In late 2024, Clean Bandit's 2017 song “Symphony,” featuring Larsson's vocals, went viral on TikTok, paired with surreal, hyper-cheerful dolphin edits layered over darkly comic captions. The internet trend was funny, self-aware and impossible to escape.


“But here’s where most artists get it wrong,” Rosey said. “You either ignore the meme, or you lean in so hard that you turn yourself into the joke.”


How Larsson Owned the Meme


Larsson, whose fans often dub chronically online due to how frequently she comments on TikTok, clearly chose a third option. During her first live performances after the meme took off, she projected the dolphin visuals behind her onstage. It was a small gesture, but a telling one—acknowledging the moment without surrendering to it.


“She was in on the joke without selling the joke,” Rosey said.


What followed was not a dramatic reinvention, but a gradual realignment. Dolphin imagery began to appear across her visuals and performances. A maximalist, tropical, early‑2000s‑leaning aesthetic emerged—neon, glossy, bedazzled, slightly chaotic, and knowingly unserious. By 2025, that visual language fully crystallized with “Midnight Sun,” both the song and its video leaning heavily into the same aquatic, hyper‑online energy that first found her a year earlier.

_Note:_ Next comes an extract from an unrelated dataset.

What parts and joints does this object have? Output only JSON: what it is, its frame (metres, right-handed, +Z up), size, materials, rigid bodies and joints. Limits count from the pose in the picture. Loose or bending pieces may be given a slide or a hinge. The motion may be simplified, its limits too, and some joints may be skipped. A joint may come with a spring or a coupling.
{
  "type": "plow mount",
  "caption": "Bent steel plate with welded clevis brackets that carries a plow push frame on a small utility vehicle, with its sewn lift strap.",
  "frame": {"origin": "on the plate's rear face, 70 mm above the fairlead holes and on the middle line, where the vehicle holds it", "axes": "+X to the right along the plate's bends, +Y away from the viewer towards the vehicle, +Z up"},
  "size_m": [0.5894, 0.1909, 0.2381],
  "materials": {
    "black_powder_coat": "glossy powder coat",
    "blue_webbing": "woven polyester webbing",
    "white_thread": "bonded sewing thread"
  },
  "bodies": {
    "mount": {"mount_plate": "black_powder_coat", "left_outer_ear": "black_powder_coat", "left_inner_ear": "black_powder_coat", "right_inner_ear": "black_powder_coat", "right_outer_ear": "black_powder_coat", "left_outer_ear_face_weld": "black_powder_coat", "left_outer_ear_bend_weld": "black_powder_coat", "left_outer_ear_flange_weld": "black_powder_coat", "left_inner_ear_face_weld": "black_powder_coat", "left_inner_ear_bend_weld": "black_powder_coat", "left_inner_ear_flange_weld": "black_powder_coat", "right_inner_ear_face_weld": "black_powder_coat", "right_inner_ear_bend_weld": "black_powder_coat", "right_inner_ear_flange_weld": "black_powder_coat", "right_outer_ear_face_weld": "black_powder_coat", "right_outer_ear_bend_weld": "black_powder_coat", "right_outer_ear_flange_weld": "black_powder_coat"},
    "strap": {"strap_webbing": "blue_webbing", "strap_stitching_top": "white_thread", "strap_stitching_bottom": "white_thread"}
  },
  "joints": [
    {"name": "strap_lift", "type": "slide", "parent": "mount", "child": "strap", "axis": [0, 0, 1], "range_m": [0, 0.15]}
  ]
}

From the outside, it looked like a rebrand sparked by internet luck. But from a branding perspective, it was something more precise.


“Larsson’s team didn’t create the meme,” Rosey said. “What they did was recognize the window and move through it.”

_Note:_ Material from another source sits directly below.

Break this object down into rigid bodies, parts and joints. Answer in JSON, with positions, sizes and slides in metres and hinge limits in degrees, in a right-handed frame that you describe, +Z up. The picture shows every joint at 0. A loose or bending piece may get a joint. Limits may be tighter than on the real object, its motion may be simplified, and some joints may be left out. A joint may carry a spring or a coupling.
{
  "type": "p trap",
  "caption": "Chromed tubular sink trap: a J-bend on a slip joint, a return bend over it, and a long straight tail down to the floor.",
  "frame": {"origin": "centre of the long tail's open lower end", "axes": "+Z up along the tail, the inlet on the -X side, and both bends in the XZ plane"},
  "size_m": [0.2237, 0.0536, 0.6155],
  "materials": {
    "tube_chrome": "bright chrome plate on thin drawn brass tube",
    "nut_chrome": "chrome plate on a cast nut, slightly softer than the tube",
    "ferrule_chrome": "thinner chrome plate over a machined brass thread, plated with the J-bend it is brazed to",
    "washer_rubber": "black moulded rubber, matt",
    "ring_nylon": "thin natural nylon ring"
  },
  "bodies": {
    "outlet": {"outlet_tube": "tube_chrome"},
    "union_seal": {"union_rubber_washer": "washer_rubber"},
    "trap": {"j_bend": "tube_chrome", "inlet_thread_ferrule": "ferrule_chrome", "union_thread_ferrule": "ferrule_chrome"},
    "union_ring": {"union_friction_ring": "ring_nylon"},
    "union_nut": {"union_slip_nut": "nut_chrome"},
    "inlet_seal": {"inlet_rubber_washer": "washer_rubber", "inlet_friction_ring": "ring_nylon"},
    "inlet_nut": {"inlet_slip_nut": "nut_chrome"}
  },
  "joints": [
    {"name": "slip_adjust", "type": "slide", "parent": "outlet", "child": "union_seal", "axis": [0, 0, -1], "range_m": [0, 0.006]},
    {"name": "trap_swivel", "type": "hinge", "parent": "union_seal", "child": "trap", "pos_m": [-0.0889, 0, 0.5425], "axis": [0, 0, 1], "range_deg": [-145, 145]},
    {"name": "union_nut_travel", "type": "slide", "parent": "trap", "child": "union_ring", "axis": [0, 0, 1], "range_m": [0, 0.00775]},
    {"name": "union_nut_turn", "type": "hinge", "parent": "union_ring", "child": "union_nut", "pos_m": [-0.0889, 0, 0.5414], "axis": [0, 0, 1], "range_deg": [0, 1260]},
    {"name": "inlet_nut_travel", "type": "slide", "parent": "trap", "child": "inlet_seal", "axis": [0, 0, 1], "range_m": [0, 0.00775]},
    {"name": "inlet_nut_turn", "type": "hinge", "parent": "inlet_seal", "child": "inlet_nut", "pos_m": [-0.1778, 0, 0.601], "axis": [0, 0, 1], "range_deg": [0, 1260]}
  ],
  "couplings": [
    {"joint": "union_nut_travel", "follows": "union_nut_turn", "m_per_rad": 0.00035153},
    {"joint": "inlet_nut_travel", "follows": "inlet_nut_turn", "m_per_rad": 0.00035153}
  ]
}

Rather than borrowing fan culture, her team folded it back into Larsson’s world. The audience was not just watching a comeback unfold; they were actively participating in it.


“That’s why so many people feel like they own a piece of her success now,” Rosey added. “It doesn’t feel like a campaign.”


The Visual Language of Pop Culture


Riannon Palmer, founder and CEO of the PR agency Lem‑uhn, sees Larsson’s trajectory as part of a wider shift in pop culture.


“Zara’s rebrand is a showcase of how stars need to lean into cultural conversations and community,” Palmer told Newsweek. “This wasn’t driven purely by brand research. It was inspired by what fans were already doing.”


Rather than distancing herself from meme culture, Larsson embraced it, reintroducing herself in a way that felt organic, nostalgic and slightly tongue‑in‑cheek. Crucially, the moment did not end with the initial meme.


“What matters is what you do next,” Palmer said. “They used it as a springboard rather than a one‑off viral spike.”


That follow‑through is visible in the cohesion of Larsson’s current output—from styling and visuals to musical composition—and helps explain why her Olympic‑boosted chart success feels earned rather than accidental.


There is also a broader recalibration happening in pop, Palmer explained. Artists once written off as stalled—Sabrina Carpenter, Raye,


Charli XCX, Addison Rae—are now central to the cultural conversation, and longevity is being increasingly understood as an advantage.


“A slower rise allows for a stronger, more defined brand,” Palmer said. “It’s built with the audience, not presented to them.


“You can’t manufacture what Zara got...But you can absolutely fumble it if you’re not paying attention.”